И вот тут, забыв на время о Левидове, мы обратимся к наисовременнейшему культурологу, одному из столпов семиологии французу Ролану Барту. Он в книге «Мифологии» написал нечто о поэзии, удивительно совпадающее с тем, что писали о ней русские авангардисты за полвека до него. Он написал как бы прямо о Хлебникове, хотя, по определению, знать его не мог. Проблема была та же. Барт противополагает поэзию так называемому мифу и пишет:
Существует еще один язык, который изо всех сил противится мифу, – это язык нашей поэзии. Современная поэзия представляет собой регрессивную семиологическую систему. В то время как миф стремится к сверхзнаковости <...> поэзия, напротив, пытается вернуться к дознаковому, пресемиологическому состоянию языка. То есть она стремится к обратной трансформации знака в смысл и идеалом ее является в тенденции дойти не до смысла слов, но до смысла самих вещей. (Это тот самый смысл, что имеет в виду Сартр, – природное качество вещей вне какой-либо семиологической системы.) Поэтому в языке она вызывает смуту, всячески преувеличивая абстрактность понятия, ослабляя до крайних пределов связь означающего и означаемого; в ней максимально эксплуатируется «зыбкое» строение понятия – поэтический знак, в противоположность прозе, стремится представить в наличии весь потенциал означаемого, надеясь добраться наконец до некоего трансцендентного качества вещей, до их уже не человеческого, а природного смысла. Отсюда – эссенциалистские претензии поэзии, ее убежденность, что только в ней, поскольку она осознает себя как антиязык, постигается сама вещь. Таким образом, среди пользующихся словом поэты менее всех формалисты, ибо только они полагают, что смысл слов – всего лишь форма и они, будучи реалистами, не могут ею удовольствоваться. Поэтому наша современная поэзия постоянно утверждает себя как убийство языка, как некий чувственно-протяженный аналог безмолвия. Ее установка противоположна той, что практикуется в мифе: миф есть система знаков, претендующая перерасти в систему фактов, поэзия же есть система знаков, претендующая сократиться до системы сущностей.
И как ложится на это Пастернак:
Вернемся, однако, к Левидову, чтобы разобраться в Барте, да и вообще во всей этой сложной теме.
Левидова статья тем хороша, что, как я уже намекнул антиципирует темы самоновейшей западной культурологии. ЛЕФ, Маяковский, формальное литературоведение во главе с Шкловским были этой антиципацией. Эти люди ухватили главную культурную тенденцию эпохи: то, что Левидов в своей блестящей статье назвал организованным упрощением культуры.
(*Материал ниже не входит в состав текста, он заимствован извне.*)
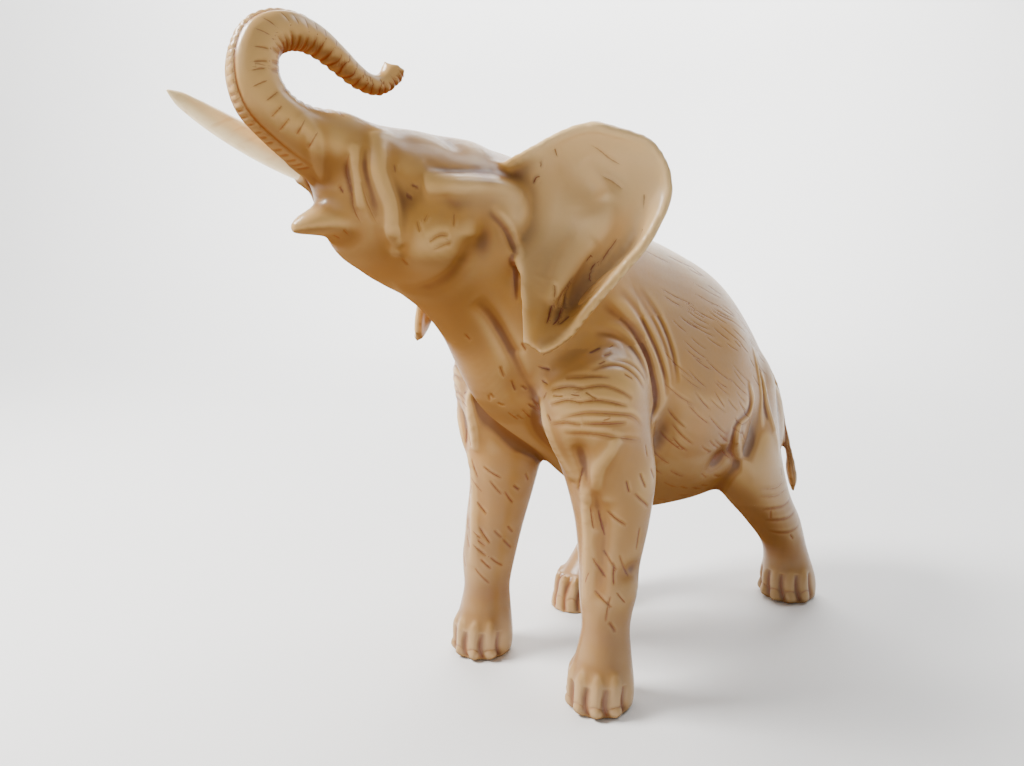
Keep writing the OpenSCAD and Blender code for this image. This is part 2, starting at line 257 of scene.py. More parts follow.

Культура пришла к пониманию своей условности, конвенциональности, знаковости – к тому, что так хорошо понимал гениальный нигилист Лев Толстой, которого недаром поминает Левидов. Но тогда и получается, что Ленин, хорошо понимавший Толстого и ценивший в нем именно этот нигилистический пафос, в том же ряду; вернее, это лефовцы старались так думать. Что это и есть подлинно культурная революция: в видении культурных структур самого широкого охвата: искусства, философии, церкви, государства – как искусственных образований, метафизических наростов на теле бытия. Большевицкая, ленинская революция была едва ли не первым шагом на пути к этому культурному перевороту – к разоблачению культуры как одной из идеологических форм. А что такое идеология по Марксу, по настоящему Марксу? Идеология – это отчуждение человека, механизм и процесс, в котором созданные самим же человеком культурные образования начинают им восприниматься в качестве неких метафизических сущностей, имеющих собственную нерукотворную природу, вроде платоновских идей; и культурная формулировка этой ситуации делается идеологией. Идеология, по Марксу, – это не подлинное, превращенное сознание, отражающее факт отчуждения. И у Левидова в пресловутой статье, так напугавшей Карабчиевского, был этот общий знаменатель эпохи найден: революция как разрыв с отчуждением человека, или, на языке искусства, обнажение приема.